WHAT IS NEEDED: Restate, word for word, every line of the data.

##### DATA SEGMENT #####

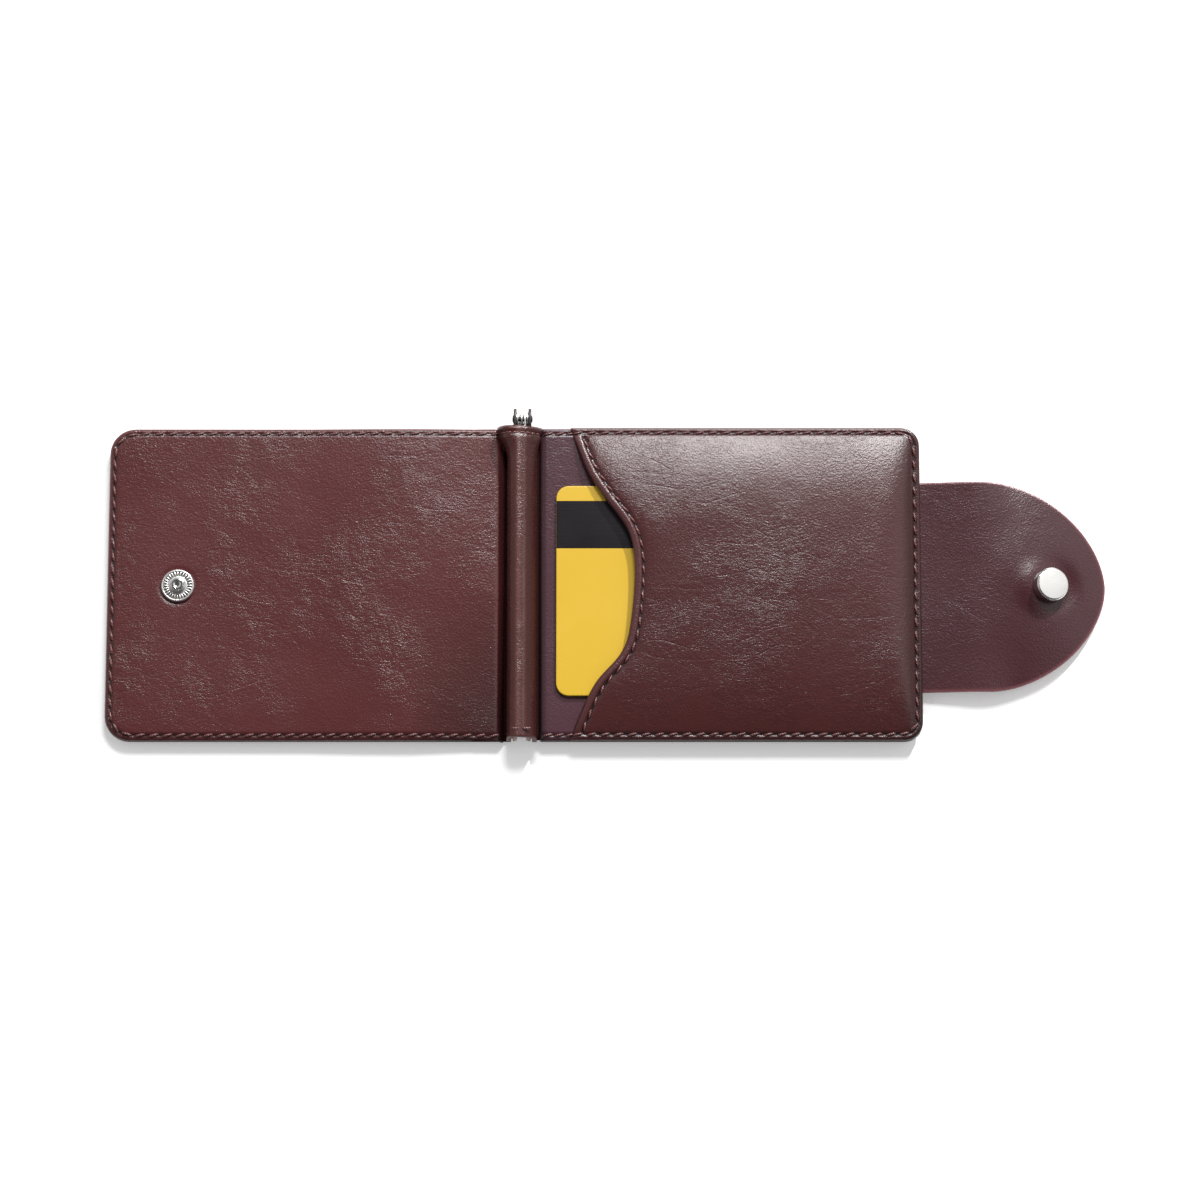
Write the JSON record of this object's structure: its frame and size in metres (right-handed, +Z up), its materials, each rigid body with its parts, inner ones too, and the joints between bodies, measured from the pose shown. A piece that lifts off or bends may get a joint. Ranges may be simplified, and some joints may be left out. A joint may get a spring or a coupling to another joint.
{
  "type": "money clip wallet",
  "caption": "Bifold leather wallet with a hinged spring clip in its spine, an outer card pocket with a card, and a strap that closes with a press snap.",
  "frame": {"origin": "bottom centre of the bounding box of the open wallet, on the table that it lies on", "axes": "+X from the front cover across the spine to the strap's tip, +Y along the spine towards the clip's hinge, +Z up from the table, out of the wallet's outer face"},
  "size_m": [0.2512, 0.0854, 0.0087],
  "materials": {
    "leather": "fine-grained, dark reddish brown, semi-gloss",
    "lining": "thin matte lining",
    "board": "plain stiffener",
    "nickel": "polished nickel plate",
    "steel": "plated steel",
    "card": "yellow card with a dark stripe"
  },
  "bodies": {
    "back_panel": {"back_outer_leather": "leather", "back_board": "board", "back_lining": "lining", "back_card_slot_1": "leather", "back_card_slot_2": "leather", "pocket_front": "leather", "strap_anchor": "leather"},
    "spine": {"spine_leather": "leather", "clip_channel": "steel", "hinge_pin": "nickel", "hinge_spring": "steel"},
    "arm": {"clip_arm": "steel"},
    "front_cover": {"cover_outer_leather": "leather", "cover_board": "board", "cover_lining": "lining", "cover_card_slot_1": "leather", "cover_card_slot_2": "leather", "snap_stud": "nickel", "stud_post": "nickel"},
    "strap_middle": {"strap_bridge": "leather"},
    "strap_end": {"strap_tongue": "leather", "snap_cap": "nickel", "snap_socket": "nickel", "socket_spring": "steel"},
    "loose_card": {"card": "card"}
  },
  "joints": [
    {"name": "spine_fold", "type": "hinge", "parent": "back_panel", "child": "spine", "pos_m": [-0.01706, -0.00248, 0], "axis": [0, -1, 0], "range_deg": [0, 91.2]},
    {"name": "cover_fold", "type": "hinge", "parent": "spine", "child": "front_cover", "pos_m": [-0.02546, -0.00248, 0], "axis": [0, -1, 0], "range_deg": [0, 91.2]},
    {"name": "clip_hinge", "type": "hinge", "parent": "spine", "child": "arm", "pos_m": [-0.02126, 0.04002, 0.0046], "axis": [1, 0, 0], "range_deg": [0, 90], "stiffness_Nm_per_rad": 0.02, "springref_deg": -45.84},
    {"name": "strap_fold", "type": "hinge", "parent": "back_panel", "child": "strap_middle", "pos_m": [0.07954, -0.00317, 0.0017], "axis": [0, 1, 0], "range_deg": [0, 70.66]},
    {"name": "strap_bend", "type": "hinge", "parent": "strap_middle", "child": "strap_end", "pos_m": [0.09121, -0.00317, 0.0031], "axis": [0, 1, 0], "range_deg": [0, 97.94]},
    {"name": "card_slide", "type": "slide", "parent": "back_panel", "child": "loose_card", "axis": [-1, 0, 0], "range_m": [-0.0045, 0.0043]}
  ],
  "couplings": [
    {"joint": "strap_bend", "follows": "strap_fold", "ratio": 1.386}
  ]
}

#####

EXERCISE ANSWER:
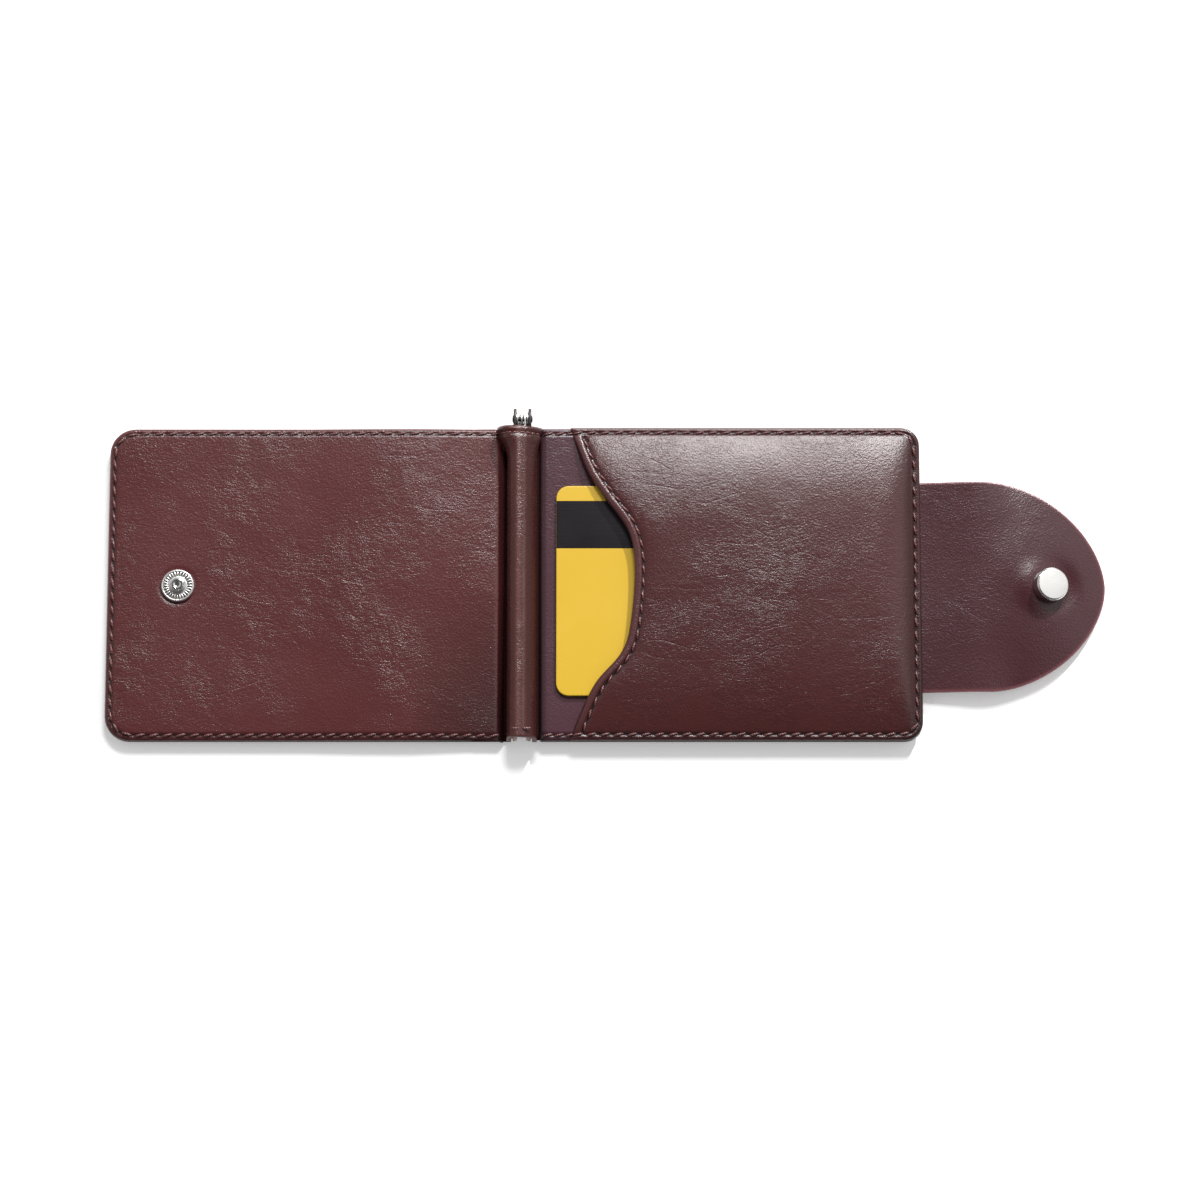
Write the JSON record of this object's structure: its frame and size in metres (right-handed, +Z up), its materials, each rigid body with its parts, inner ones too, and the joints between bodies, measured from the pose shown. A piece that lifts off or bends may get a joint. Ranges may be simplified, and some joints may be left out. A joint may get a spring or a coupling to another joint.
{
  "type": "money clip wallet",
  "caption": "Bifold leather wallet with a hinged spring clip in its spine, an outer card pocket with a card, and a strap that closes with a press snap.",
  "frame": {"origin": "bottom centre of the bounding box of the open wallet, on the table that it lies on", "axes": "+X from the front cover across the spine to the strap's tip, +Y along the spine towards the clip's hinge, +Z up from the table, out of the wallet's outer face"},
  "size_m": [0.2512, 0.0854, 0.0087],
  "materials": {
    "leather": "fine-grained, dark reddish brown, semi-gloss",
    "lining": "thin matte lining",
    "board": "plain stiffener",
    "nickel": "polished nickel plate",
    "steel": "plated steel",
    "card": "yellow card with a dark stripe"
  },
  "bodies": {
    "back_panel": {"back_outer_leather": "leather", "back_board": "board", "back_lining": "lining", "back_card_slot_1": "leather", "back_card_slot_2": "leather", "pocket_front": "leather", "strap_anchor": "leather"},
    "spine": {"spine_leather": "leather", "clip_channel": "steel", "hinge_pin": "nickel", "hinge_spring": "steel"},
    "arm": {"clip_arm": "steel"},
    "front_cover": {"cover_outer_leather": "leather", "cover_board": "board", "cover_lining": "lining", "cover_card_slot_1": "leather", "cover_card_slot_2": "leather", "snap_stud": "nickel", "stud_post": "nickel"},
    "strap_middle": {"strap_bridge": "leather"},
    "strap_end": {"strap_tongue": "leather", "snap_cap": "nickel", "snap_socket": "nickel", "socket_spring": "steel"},
    "loose_card": {"card": "card"}
  },
  "joints": [
    {"name": "spine_fold", "type": "hinge", "parent": "back_panel", "child": "spine", "pos_m": [-0.01706, -0.00248, 0], "axis": [0, -1, 0], "range_deg": [0, 91.2]},
    {"name": "cover_fold", "type": "hinge", "parent": "spine", "child": "front_cover", "pos_m": [-0.02546, -0.00248, 0], "axis": [0, -1, 0], "range_deg": [0, 91.2]},
    {"name": "clip_hinge", "type": "hinge", "parent": "spine", "child": "arm", "pos_m": [-0.02126, 0.04002, 0.0046], "axis": [1, 0, 0], "range_deg": [0, 90], "stiffness_Nm_per_rad": 0.02, "springref_deg": -45.84},
    {"name": "strap_fold", "type": "hinge", "parent": "back_panel", "child": "strap_middle", "pos_m": [0.07954, -0.00317, 0.0017], "axis": [0, 1, 0], "range_deg": [0, 70.66]},
    {"name": "strap_bend", "type": "hinge", "parent": "strap_middle", "child": "strap_end", "pos_m": [0.09121, -0.00317, 0.0031], "axis": [0, 1, 0], "range_deg": [0, 97.94]},
    {"name": "card_slide", "type": "slide", "parent": "back_panel", "child": "loose_card", "axis": [-1, 0, 0], "range_m": [-0.0045, 0.0043]}
  ],
  "couplings": [
    {"joint": "strap_bend", "follows": "strap_fold", "ratio": 1.386}
  ]
}